Features & Benefits:

- Quick to apply
- Nice liquorice scent
- Can be layered for increased gloss & durability
- Easy to use

Directions to use:

"Spray the wax lightly onto your panel. Use a plush microfibre cloth to evenly spread the product and then allow to haze over for a few minutes. Buff using a clean, plush microfibre cloth (turning often) to a glorious shine!"

The Method

The Liquid Gloss was sprayed directly onto the roof of my Abarth & spread over using a MF applicator, which I think is a better method of applying compared to using a cloth.



This was repeated on the bonnet but instead of spraying directly onto the panel, this time it was applied to the applicator and spread.

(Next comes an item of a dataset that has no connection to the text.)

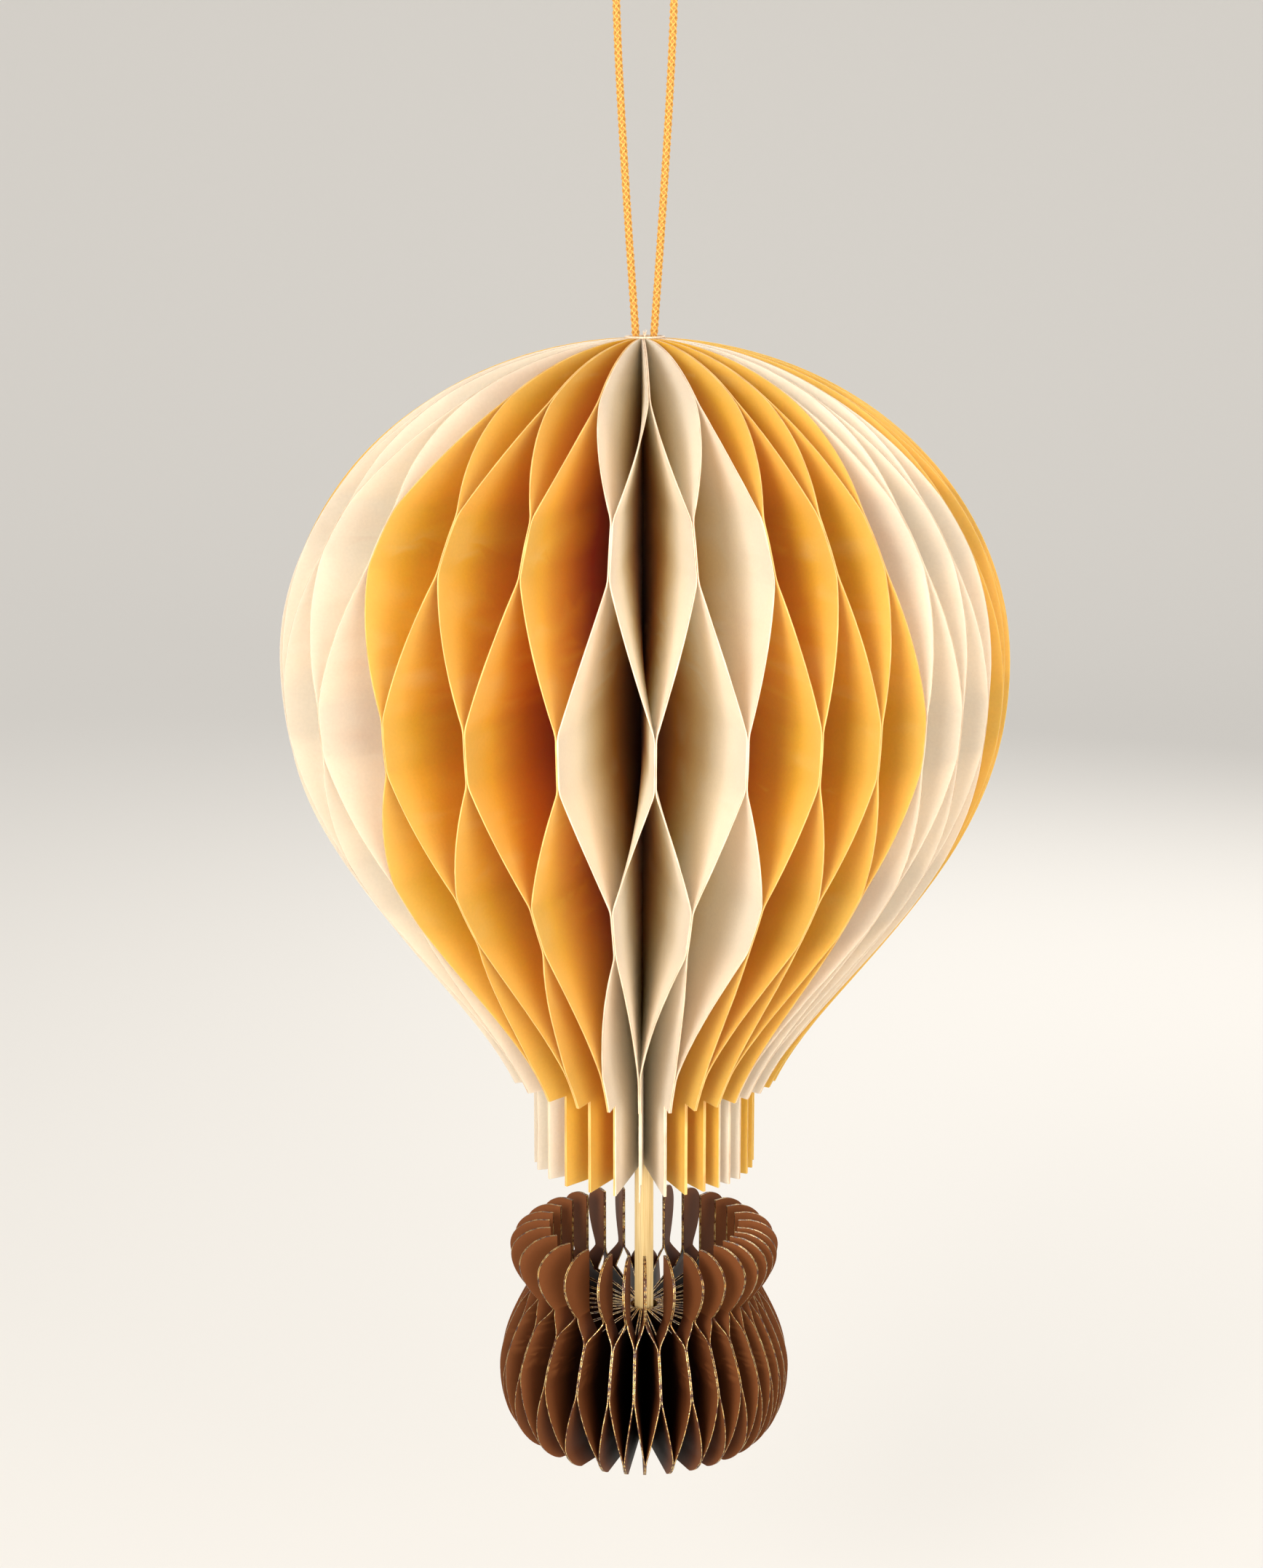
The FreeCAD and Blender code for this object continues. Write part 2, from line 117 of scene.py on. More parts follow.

It seems to spread easier this way which allows for a more thin & even coat.



Several minutes were allowed to pass before I visibly inspected if it was ready to be removed. A swipe test required significant pressure to leave a clean swipe which set alarm bells off in my head.



Buffing was a bit of a nightmare. It required a lot of elbow grease & more pressure than I would like to remove this from the roof. The bonnet was the same story, leaving me unimpressed by the product.

The finish & subsequent beading from the Liquid Gloss was pretty impressive though, with a deep gloss shine added to the panels.





Beads were pretty tight & uniform which was impressive for a spray product.





Conclusion:

Liquid Gloss from Autodirect smells good but that is the only positive during the application stage. This isn't a nice product to use at all. It was more difficult to remove than any paste wax I have in my arsenal, the cloth just seems to stick terribly to it as you try to buff the panel. With speed & ease of use its supposed key selling point, it fails hugely in this department & I simply could not recommend this to anyone due to this.

It does leave a very nice finish with good beading but so do many other spray waxes/quick detailers with much less fuss to & easy removal.

Price:

With a price tag of £14 also accompanying this spray wax from Autobrite, I think it is a product worth avoiding sadly. If you do wish to try it though, it can be purchased from http://www.autobritedirect.co.uk/index.php/liquid-gloss-500ml-gloss-spray-wax.html.


_DW has followed the Manufacturer's Instructions and accepts no responsibility to any circumstances arising from any member using these products or following this test._


----------